-- Job --
Answer with one number only: the number of lines that contain "scene".

-- Material provided --
========
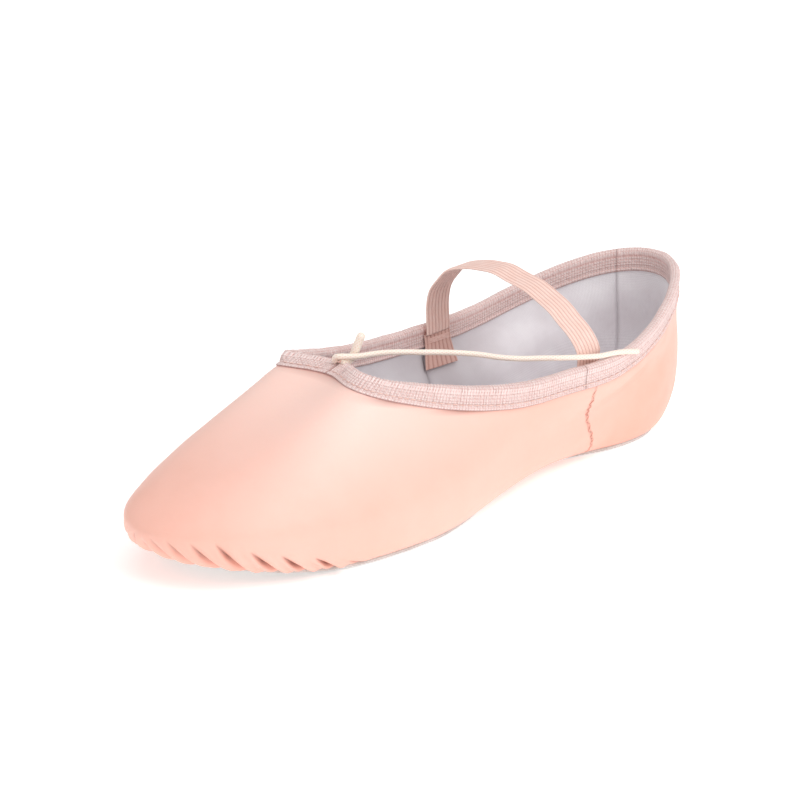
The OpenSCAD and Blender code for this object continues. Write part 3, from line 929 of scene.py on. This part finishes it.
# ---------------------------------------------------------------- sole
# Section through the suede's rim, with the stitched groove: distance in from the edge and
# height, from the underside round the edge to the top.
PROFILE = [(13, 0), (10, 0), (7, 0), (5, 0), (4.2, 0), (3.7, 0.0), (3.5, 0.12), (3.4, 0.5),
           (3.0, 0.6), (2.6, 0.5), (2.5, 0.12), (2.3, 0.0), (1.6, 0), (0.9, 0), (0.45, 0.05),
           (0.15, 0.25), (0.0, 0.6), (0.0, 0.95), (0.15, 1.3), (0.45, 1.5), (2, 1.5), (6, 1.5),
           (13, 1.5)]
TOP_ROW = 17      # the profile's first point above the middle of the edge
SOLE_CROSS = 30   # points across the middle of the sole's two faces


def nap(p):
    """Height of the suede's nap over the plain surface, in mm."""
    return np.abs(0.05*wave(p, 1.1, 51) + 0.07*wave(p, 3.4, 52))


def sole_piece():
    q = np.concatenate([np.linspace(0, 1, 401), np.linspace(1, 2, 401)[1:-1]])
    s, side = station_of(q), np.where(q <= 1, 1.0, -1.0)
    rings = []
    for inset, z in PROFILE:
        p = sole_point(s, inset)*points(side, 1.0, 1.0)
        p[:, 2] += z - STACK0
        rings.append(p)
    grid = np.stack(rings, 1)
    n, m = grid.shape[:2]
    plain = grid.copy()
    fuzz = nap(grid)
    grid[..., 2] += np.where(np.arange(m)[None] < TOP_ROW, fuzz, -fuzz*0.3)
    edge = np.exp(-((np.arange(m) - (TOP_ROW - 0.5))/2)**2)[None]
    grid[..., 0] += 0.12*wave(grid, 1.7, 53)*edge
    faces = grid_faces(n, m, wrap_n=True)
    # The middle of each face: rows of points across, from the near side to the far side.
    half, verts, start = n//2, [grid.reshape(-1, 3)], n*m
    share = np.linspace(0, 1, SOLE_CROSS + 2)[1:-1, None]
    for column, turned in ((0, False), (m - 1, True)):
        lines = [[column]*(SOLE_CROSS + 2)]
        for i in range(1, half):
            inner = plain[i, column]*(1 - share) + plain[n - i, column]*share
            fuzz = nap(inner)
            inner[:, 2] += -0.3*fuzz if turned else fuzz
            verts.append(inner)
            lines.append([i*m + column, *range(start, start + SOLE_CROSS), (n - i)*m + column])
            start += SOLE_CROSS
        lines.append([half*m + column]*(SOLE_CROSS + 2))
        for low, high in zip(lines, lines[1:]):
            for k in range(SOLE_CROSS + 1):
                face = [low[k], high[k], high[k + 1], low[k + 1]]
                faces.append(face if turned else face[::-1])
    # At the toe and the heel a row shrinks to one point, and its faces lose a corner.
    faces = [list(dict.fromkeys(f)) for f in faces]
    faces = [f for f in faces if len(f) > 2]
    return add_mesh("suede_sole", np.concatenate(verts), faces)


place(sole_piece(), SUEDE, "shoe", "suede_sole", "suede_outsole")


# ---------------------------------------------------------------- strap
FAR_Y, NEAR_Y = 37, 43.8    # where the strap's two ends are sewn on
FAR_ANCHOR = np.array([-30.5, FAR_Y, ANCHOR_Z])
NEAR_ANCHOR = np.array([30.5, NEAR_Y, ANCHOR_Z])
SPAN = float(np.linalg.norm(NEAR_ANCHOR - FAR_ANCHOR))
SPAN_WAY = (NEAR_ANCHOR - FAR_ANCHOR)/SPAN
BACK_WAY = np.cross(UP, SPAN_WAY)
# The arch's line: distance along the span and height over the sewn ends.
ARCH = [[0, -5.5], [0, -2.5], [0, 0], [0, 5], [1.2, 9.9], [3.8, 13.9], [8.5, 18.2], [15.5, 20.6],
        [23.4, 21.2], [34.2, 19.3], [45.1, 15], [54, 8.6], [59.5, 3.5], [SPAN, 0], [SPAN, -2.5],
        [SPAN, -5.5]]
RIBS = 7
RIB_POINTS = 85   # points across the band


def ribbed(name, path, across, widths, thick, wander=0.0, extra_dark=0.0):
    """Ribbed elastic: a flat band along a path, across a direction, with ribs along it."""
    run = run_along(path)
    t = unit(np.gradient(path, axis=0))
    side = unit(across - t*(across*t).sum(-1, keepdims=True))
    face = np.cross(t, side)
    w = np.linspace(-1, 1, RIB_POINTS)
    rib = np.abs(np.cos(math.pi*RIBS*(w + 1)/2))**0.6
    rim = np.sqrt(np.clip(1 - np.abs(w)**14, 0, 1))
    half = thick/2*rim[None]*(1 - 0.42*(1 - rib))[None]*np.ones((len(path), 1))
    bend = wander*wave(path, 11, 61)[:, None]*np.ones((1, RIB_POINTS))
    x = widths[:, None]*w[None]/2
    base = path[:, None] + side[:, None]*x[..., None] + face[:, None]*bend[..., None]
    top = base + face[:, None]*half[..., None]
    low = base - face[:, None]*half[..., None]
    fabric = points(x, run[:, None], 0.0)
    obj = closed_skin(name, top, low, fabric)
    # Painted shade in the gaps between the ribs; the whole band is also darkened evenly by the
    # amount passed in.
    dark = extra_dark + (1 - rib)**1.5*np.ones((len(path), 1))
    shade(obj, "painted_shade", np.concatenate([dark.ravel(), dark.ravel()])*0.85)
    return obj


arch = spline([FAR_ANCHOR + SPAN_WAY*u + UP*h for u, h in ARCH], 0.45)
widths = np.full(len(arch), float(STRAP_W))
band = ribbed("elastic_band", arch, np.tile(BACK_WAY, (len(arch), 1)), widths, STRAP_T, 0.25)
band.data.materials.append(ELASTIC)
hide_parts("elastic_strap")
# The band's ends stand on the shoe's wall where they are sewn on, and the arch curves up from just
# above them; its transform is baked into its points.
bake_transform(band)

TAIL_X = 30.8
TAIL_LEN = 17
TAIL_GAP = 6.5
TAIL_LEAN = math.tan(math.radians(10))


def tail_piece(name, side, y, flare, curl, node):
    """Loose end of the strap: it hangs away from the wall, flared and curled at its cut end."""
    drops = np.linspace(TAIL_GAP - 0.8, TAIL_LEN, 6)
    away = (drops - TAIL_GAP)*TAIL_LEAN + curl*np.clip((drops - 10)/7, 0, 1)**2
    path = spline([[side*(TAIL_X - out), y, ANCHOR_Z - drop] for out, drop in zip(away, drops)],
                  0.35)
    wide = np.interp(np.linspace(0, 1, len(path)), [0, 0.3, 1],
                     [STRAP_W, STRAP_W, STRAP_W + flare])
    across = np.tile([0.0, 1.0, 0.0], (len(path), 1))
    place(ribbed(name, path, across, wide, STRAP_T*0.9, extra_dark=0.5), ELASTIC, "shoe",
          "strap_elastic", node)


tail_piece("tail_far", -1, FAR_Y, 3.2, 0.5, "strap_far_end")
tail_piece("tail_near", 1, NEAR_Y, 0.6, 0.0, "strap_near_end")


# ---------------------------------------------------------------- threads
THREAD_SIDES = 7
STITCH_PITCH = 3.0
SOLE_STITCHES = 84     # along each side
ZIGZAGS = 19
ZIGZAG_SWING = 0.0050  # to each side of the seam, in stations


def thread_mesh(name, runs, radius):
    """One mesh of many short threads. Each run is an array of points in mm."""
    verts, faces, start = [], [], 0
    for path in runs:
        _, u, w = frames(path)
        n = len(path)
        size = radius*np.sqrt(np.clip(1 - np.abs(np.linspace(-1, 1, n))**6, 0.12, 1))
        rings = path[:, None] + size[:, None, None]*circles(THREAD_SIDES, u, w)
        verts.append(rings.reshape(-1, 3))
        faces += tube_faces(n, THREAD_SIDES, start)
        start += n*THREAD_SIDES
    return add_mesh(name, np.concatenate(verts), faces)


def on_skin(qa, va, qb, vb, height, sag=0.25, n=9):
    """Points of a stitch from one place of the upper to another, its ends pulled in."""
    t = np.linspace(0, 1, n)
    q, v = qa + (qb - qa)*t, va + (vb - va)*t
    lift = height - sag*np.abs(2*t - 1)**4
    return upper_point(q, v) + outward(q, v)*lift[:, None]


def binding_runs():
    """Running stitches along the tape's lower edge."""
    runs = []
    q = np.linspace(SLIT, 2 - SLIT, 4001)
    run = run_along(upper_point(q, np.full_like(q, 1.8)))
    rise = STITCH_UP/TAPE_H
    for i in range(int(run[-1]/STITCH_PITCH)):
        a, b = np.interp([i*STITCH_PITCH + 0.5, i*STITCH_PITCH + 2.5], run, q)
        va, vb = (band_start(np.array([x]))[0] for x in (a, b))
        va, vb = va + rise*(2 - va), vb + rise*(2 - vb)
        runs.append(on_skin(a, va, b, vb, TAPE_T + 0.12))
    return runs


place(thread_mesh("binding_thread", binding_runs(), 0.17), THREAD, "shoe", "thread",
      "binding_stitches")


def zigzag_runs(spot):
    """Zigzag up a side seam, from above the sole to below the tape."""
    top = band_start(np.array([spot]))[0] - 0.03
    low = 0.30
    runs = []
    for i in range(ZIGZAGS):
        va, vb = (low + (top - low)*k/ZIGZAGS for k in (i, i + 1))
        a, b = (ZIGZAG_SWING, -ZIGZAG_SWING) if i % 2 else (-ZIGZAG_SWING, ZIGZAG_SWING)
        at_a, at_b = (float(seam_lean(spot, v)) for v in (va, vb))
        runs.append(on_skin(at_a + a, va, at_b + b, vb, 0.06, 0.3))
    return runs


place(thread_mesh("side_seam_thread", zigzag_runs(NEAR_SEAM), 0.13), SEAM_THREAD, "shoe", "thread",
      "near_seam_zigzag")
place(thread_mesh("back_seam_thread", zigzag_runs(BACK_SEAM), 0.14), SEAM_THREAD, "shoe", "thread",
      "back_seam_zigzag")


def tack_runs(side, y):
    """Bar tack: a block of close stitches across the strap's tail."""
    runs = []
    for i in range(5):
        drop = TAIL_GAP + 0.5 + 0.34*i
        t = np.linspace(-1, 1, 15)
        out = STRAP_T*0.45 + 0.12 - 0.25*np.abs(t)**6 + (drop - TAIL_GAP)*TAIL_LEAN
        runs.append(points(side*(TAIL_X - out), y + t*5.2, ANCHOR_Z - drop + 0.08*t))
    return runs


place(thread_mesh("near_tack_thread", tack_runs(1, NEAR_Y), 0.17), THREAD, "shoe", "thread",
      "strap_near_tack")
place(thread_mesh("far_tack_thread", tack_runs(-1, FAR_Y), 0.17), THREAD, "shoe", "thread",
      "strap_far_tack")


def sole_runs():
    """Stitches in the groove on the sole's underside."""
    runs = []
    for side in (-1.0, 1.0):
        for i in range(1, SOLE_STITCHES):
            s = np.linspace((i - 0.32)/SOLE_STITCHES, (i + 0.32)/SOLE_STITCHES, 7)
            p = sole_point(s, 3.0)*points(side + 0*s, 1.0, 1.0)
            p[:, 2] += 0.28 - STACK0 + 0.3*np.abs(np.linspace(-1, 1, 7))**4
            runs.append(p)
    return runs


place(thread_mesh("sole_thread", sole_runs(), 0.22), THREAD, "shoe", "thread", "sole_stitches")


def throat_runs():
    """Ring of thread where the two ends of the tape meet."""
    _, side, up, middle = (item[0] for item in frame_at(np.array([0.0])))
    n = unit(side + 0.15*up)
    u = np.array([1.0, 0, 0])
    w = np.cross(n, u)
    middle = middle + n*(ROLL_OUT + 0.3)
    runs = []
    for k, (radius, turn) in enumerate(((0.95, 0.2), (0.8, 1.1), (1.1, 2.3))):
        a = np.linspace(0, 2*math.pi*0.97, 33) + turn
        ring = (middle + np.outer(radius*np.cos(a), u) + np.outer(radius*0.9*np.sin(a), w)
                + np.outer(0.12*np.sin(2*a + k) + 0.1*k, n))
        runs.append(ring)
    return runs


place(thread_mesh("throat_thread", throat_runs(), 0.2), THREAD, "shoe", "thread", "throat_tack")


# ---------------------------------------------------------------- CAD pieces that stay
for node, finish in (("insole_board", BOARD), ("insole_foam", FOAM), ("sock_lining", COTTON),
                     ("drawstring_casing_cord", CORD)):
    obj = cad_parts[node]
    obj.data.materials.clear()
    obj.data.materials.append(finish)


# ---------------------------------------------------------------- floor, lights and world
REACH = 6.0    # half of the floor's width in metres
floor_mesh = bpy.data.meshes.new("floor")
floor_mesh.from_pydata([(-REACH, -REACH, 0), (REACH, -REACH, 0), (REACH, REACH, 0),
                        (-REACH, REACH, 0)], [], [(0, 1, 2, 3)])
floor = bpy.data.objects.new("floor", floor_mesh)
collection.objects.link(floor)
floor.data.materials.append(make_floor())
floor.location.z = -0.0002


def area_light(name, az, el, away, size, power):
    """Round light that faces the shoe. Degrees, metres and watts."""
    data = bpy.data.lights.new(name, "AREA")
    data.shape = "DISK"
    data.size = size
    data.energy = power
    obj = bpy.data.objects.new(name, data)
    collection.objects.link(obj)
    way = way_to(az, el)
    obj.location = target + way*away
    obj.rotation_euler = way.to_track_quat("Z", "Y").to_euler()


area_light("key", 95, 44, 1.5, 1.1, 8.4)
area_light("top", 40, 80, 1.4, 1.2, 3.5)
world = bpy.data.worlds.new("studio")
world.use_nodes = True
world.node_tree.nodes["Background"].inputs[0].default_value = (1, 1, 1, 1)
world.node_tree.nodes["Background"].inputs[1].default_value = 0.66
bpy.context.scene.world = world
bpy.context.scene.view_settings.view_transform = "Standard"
========
-- Expected answer --
3